Midwives of Estonia and Afganistan save lives together

In the beginning of October Tallinn Health Care College and Mondo started their another web-based in-service training in Afghanistan. Today they've reached to the second phase of the training during which the lecturers will talk about the use of personal protective equipment (PPE) by midwives in the context of the current COVID-19 pandemic and safe care for pregnant women with suspected/confirmed COVID-19. 

There are 30 already working or still learning midwives, who take part in the training. Projects lasts for seven months in total.

The availability of midwifery services in Afghanistan is extremely uneven across regions, with only cities and hospitals in the center. In this light, the training of midwives in rural areas is crucial. The aim of the training is to increase the competencies of Afghan midwives as community health promoters, to help the local population better cope with and prevent health crises. The participants in the training are in turn divided into two, some of whom will give health education lectures to schoolgirls, the other half will offer health consultations to the local population on the advisory line to be set up. 

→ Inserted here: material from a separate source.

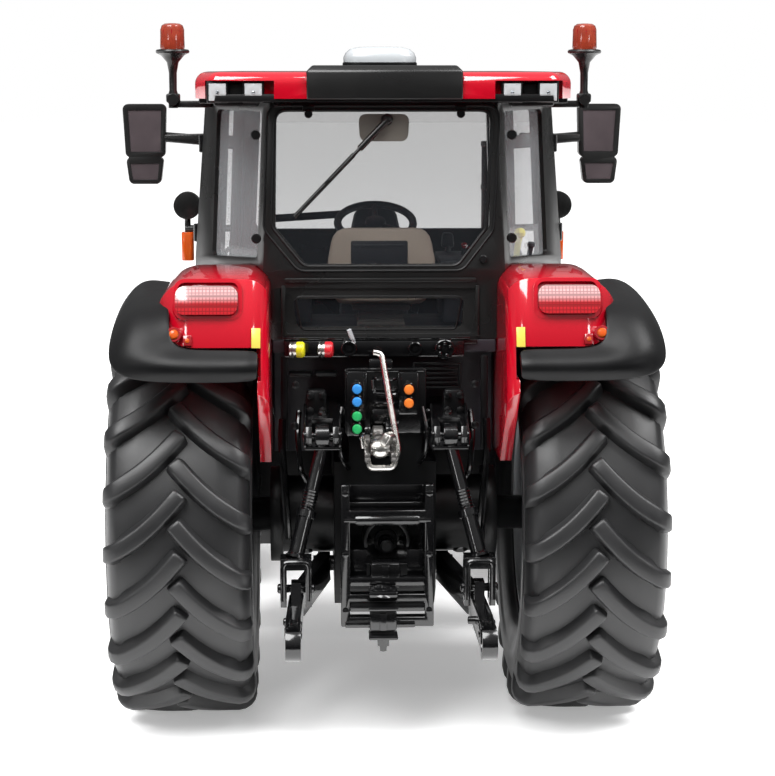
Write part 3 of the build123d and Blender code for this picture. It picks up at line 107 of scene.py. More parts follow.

Due to Silja Mets-Oja, the head of the health education center of Tallinn Health Care College, the planning of every training is a great honor and also an exciting challenge. "Over the past four years, we have learned the importance of noticing and understanding the concerns of Afghan midwives about the health of women in their community. From this perspective, during the training, we try to find the best solutions with the participants, how they can support the health of women in the community and what they have to do. I believe that most midwives, who have been trained in previous years, have gained more knowledge and confidence in advising women with health issues."